-- start Dataset section --

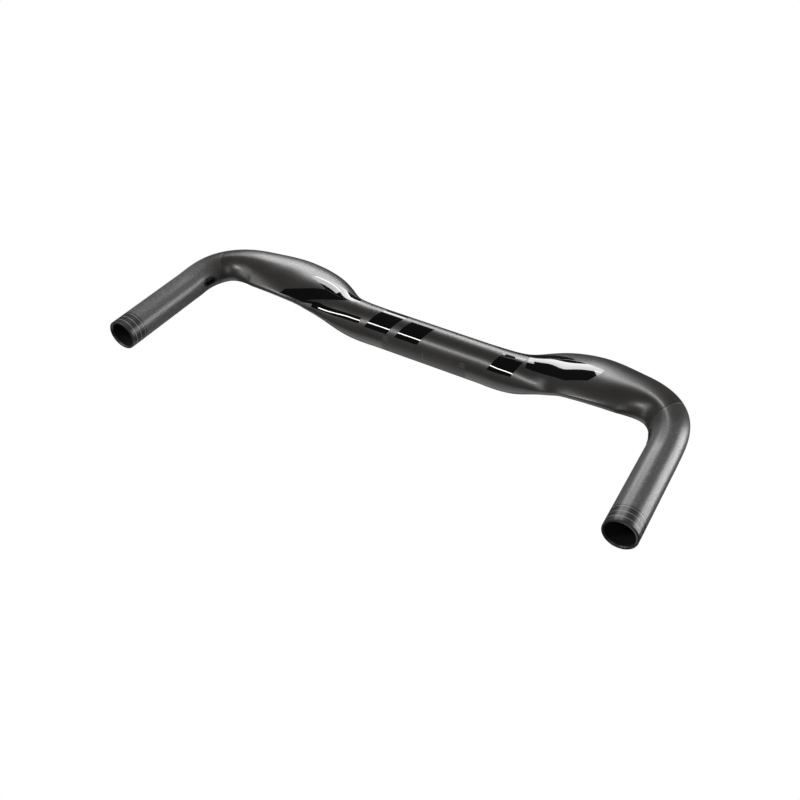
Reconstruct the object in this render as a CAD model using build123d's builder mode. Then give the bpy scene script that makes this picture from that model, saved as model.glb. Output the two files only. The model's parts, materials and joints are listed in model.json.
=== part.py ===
"""Bullhorn base bar for a time-trial bicycle, moulded in carbon fibre.

A hollow centre section carries a round clamp zone for the stem and two flat wings that rise,
sweep and turn forward.  A tubular horn is bonded to each wing on an internal spigot.  Brake and
gear cables enter an oval port behind each horn and leave beside the clamp through a liner.

Frame: millimetres, origin at the centre of the clamp zone, +X along the clamp axis to the
rider's left, -Y forward along the horns, +Z up.
"""

from build123d import *
import os
from math import cos, radians, sin, tan

os.makedirs("parts", exist_ok=True)

# ---------------------------------------------------------------- driving dimensions, mm and degrees

CLAMP_RADIUS = 15.9          # 31.8 mm stem standard
CLAMP_HALF_LENGTH = 45.0
HORN_RADIUS = 12.0           # 24 mm lever and grip diameter
HORN_OFFSET = 200.0          # middle of the bar to each horn's centre line
REACH = 131.2                # clamp axis to the horn tip, forward
RISE = 19.7                  # clamp axis up to the horns' centre lines
RISE_START = 50.5            # where the wing begins to rise, from the middle
RISE_END = 163.0
SWEEP = 11.0                 # the wings' forward sweep in plan
SWEEP_START = 69.0           # where the wing's centre line leaves the clamp axis
SWEEP_END = 126.0
SWEEP_SETBACK = 3.5          # the centre line's offset to the rear at SWEEP_END
BEND_RADIUS = 46.5
HORN_ROOT_LENGTH = 6.0       # from the bend's end to where the horn is a plain round tube
WING_PITCH = 4.0             # nose-up pitch of the wing section
PITCH_FULL = 90.0            # the pitch grows from the clamp zone to here
PITCH_EASE_OUT = 140.0       # and fades from here to the bend's end
ROUND_HANDLE = 0.5523        # curve handles, as shares of the section's width, that draw an ellipse
KEEN_NOSE_HANDLE = 0.12      # the same where the wing's leading edge is keenest: at the edge
KEEN_CROWN_HANDLE = 0.62     # and at the crown
SKIN = 1.9                   # carbon wall
GLUE_GAP = 0.1               # bond line between nested pieces
MOUTH_ROUND = 0.5            # rounding of the horn's cut end

JOINT_X = 188.6              # a point that the scarf joint of horn and wing passes through
JOINT_Y = -21.6
JOINT_SKEW = 64.0            # the joint's direction in plan, from the clamp axis
SPIGOT_WALL = 1.5
SPIGOT_REACH = 12.0          # spigot length on each side of the joint

REINFORCEMENT_WALL = 1.3
REINFORCEMENT_HALF_LENGTH = 42.0

PORT_DISTANCE = 214.5        # horn port, along the centre line from the middle of the bar
PORT_TILT = 8.0              # the port faces the other horn, and slightly up
EXIT_DISTANCE = 66.0         # cable exit beside the stem
EXIT_TILT = 45.0             # the exit faces rearward and down
PORT_LENGTH = 11.2           # oval holes in the skin
PORT_WIDTH = 6.1
PORT_CUT = 25.0              # depth that surely passes one skin, from the centre line
GROMMET_WALL = 0.8
LIP_WIDTH = 0.8              # how far the grommet's lip covers the skin around the hole
LIP_HEIGHT = 0.45
BARREL_DEPTH = 0.6           # how far the grommet's barrel stands into the hollow

LINER_RADIUS = 2.5
LINER_WALL = 0.4
LINER_DROP = 2.0             # the liner hangs this far below the centre line
LINER_PORT_OFFSET = 6.0      # the liner's ends stop short of the ports, from the centre line
LINER_EXIT_OFFSET = 7.5
LINER_WING_STOPS = (125.0, 95.0)   # the liner's path passes these distances, from the middle

TANGENT_STEP = 0.5           # step along the centre line for finding its direction

# ---------------------------------------------------------------- centre line of the left-hand side

BEND_START = HORN_OFFSET - BEND_RADIUS * (1 - sin(radians(SWEEP)))
BEND_LENGTH = BEND_RADIUS * radians(90 - SWEEP)
BEND_END = BEND_START + BEND_LENGTH
BEND_START_Y = SWEEP_SETBACK - (BEND_START - SWEEP_END) * tan(radians(SWEEP))
BEND_CENTRE_X = HORN_OFFSET - BEND_RADIUS
BEND_CENTRE_Y = BEND_START_Y - BEND_RADIUS * cos(radians(SWEEP))
HORN_ROOT = BEND_END + HORN_ROOT_LENGTH
HORN_ROOT_Y = BEND_CENTRE_Y - HORN_ROOT_LENGTH
HORN_LENGTH = REACH + HORN_ROOT_Y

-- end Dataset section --

* _Problem requirements_: Without leaving anything out, quote all the data.

* _Response to this task_:
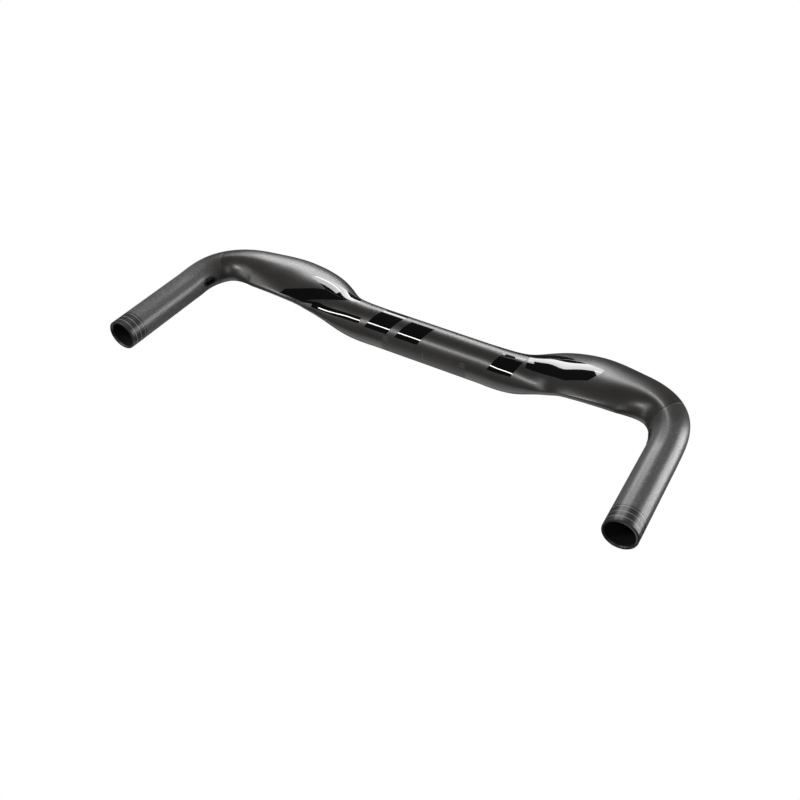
Reconstruct the object in this render as a CAD model using build123d's builder mode. Then give the bpy scene script that makes this picture from that model, saved as model.glb. Output the two files only. The model's parts, materials and joints are listed in model.json.
=== part.py ===
"""Bullhorn base bar for a time-trial bicycle, moulded in carbon fibre.

A hollow centre section carries a round clamp zone for the stem and two flat wings that rise,
sweep and turn forward.  A tubular horn is bonded to each wing on an internal spigot.  Brake and
gear cables enter an oval port behind each horn and leave beside the clamp through a liner.

Frame: millimetres, origin at the centre of the clamp zone, +X along the clamp axis to the
rider's left, -Y forward along the horns, +Z up.
"""

from build123d import *
import os
from math import cos, radians, sin, tan

os.makedirs("parts", exist_ok=True)

# ---------------------------------------------------------------- driving dimensions, mm and degrees

CLAMP_RADIUS = 15.9          # 31.8 mm stem standard
CLAMP_HALF_LENGTH = 45.0
HORN_RADIUS = 12.0           # 24 mm lever and grip diameter
HORN_OFFSET = 200.0          # middle of the bar to each horn's centre line
REACH = 131.2                # clamp axis to the horn tip, forward
RISE = 19.7                  # clamp axis up to the horns' centre lines
RISE_START = 50.5            # where the wing begins to rise, from the middle
RISE_END = 163.0
SWEEP = 11.0                 # the wings' forward sweep in plan
SWEEP_START = 69.0           # where the wing's centre line leaves the clamp axis
SWEEP_END = 126.0
SWEEP_SETBACK = 3.5          # the centre line's offset to the rear at SWEEP_END
BEND_RADIUS = 46.5
HORN_ROOT_LENGTH = 6.0       # from the bend's end to where the horn is a plain round tube
WING_PITCH = 4.0             # nose-up pitch of the wing section
PITCH_FULL = 90.0            # the pitch grows from the clamp zone to here
PITCH_EASE_OUT = 140.0       # and fades from here to the bend's end
ROUND_HANDLE = 0.5523        # curve handles, as shares of the section's width, that draw an ellipse
KEEN_NOSE_HANDLE = 0.12      # the same where the wing's leading edge is keenest: at the edge
KEEN_CROWN_HANDLE = 0.62     # and at the crown
SKIN = 1.9                   # carbon wall
GLUE_GAP = 0.1               # bond line between nested pieces
MOUTH_ROUND = 0.5            # rounding of the horn's cut end

JOINT_X = 188.6              # a point that the scarf joint of horn and wing passes through
JOINT_Y = -21.6
JOINT_SKEW = 64.0            # the joint's direction in plan, from the clamp axis
SPIGOT_WALL = 1.5
SPIGOT_REACH = 12.0          # spigot length on each side of the joint

REINFORCEMENT_WALL = 1.3
REINFORCEMENT_HALF_LENGTH = 42.0

PORT_DISTANCE = 214.5        # horn port, along the centre line from the middle of the bar
PORT_TILT = 8.0              # the port faces the other horn, and slightly up
EXIT_DISTANCE = 66.0         # cable exit beside the stem
EXIT_TILT = 45.0             # the exit faces rearward and down
PORT_LENGTH = 11.2           # oval holes in the skin
PORT_WIDTH = 6.1
PORT_CUT = 25.0              # depth that surely passes one skin, from the centre line
GROMMET_WALL = 0.8
LIP_WIDTH = 0.8              # how far the grommet's lip covers the skin around the hole
LIP_HEIGHT = 0.45
BARREL_DEPTH = 0.6           # how far the grommet's barrel stands into the hollow

LINER_RADIUS = 2.5
LINER_WALL = 0.4
LINER_DROP = 2.0             # the liner hangs this far below the centre line
LINER_PORT_OFFSET = 6.0      # the liner's ends stop short of the ports, from the centre line
LINER_EXIT_OFFSET = 7.5
LINER_WING_STOPS = (125.0, 95.0)   # the liner's path passes these distances, from the middle

TANGENT_STEP = 0.5           # step along the centre line for finding its direction

# ---------------------------------------------------------------- centre line of the left-hand side

BEND_START = HORN_OFFSET - BEND_RADIUS * (1 - sin(radians(SWEEP)))
BEND_LENGTH = BEND_RADIUS * radians(90 - SWEEP)
BEND_END = BEND_START + BEND_LENGTH
BEND_START_Y = SWEEP_SETBACK - (BEND_START - SWEEP_END) * tan(radians(SWEEP))
BEND_CENTRE_X = HORN_OFFSET - BEND_RADIUS
BEND_CENTRE_Y = BEND_START_Y - BEND_RADIUS * cos(radians(SWEEP))
HORN_ROOT = BEND_END + HORN_ROOT_LENGTH
HORN_ROOT_Y = BEND_CENTRE_Y - HORN_ROOT_LENGTH
HORN_LENGTH = REACH + HORN_ROOT_Y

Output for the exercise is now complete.